In article <3sd7e6$kpa@nntp5.u.washington.edu>,
Gary Forbis  <forbis@cac.washington.edu> wrote:
............
>I'm not sure I claimed implementation independence introduced immaterial 
>substances.  Rather I was suggesting that implementation independence 
>introduces material indeterminacy.  How can we deduce we are made of 
>hydorcarbon molecules if there are no mental differences between being made of
>hydrocarbon molecules and silicon molecules?  

Maybe in a somewhat analogous way that a material of which weights are made
does not make any difference to their functioning? Why do we need to be made
of carbon molecules to be able to differentiate between them and silicon
molecules? Could you explain a reasoning behind this requirement?

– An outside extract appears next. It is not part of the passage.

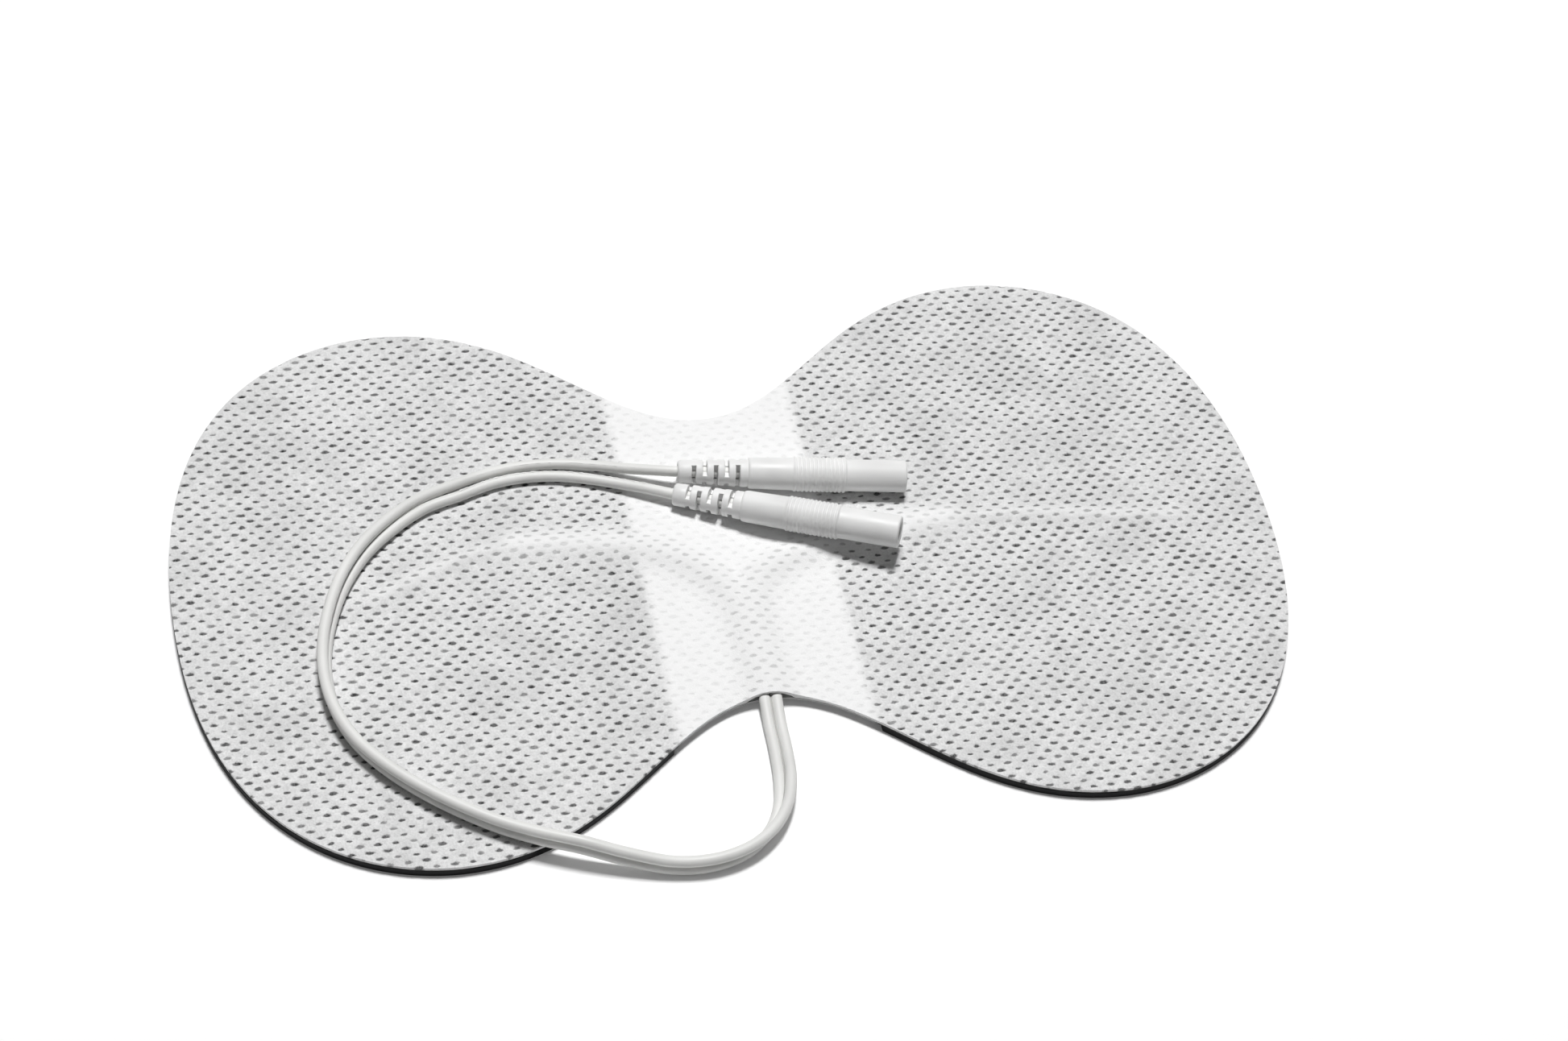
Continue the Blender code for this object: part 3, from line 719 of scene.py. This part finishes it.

>............................................Why even propose there are these
>different substances unless there is some phenomenological difference?  Maybe

??? If being made of carbon molecules we can propose that there are different
substances, presumably we could also do it if we were made of silicon 
molecules, couldn't we? And if we were made of something yet something else,
is there any reason to think that we would not be able to propose that there
are diffeent substances? Consequently, I do not see how being made of 
molecules of a specific type is relevent to being able to differentiate
between different substances. Could be more explicit how you arrived at 
the above query?

>we suppose that substances external to the system experiencing the world
>are distinguishable but substances internal to the system are 
>indistinguishable.
>I don't know.  It's hard for me to believe that the matierial most intimate
>to me is inconsequential to my mental existance but more remote material has
>effects.  What is being proposed here?
>
What is proposed is the same that makes it largely irrelevant for a person
with an artificial limb what substance it is made of, as long as it functions
the same way.
............
>What's being proposed is that there is a formal system that defines me such
>that I cannot tell the difference between being implemented as a brain
>in a body in the world and being implemented as a program interacting with
>other programs in a computer.  How does this differ from solipsism?  Is
>solipsism compatable with materialism?
>
You seem to understand solipsism in a way different than (I think) it is
usually defined. Even if you were a program running on a computer and 
interacting with other programs, there would be a world outside yourself,
over which you would not have control. 
>-- 
>--gary forbis@u.washington.edu

Andrzej
-- 
Andrzej Pindor                        The foolish reject what they see and 
University of Toronto                 not what they think; the wise reject
Instructional and Research Computing  what they think and not what they see.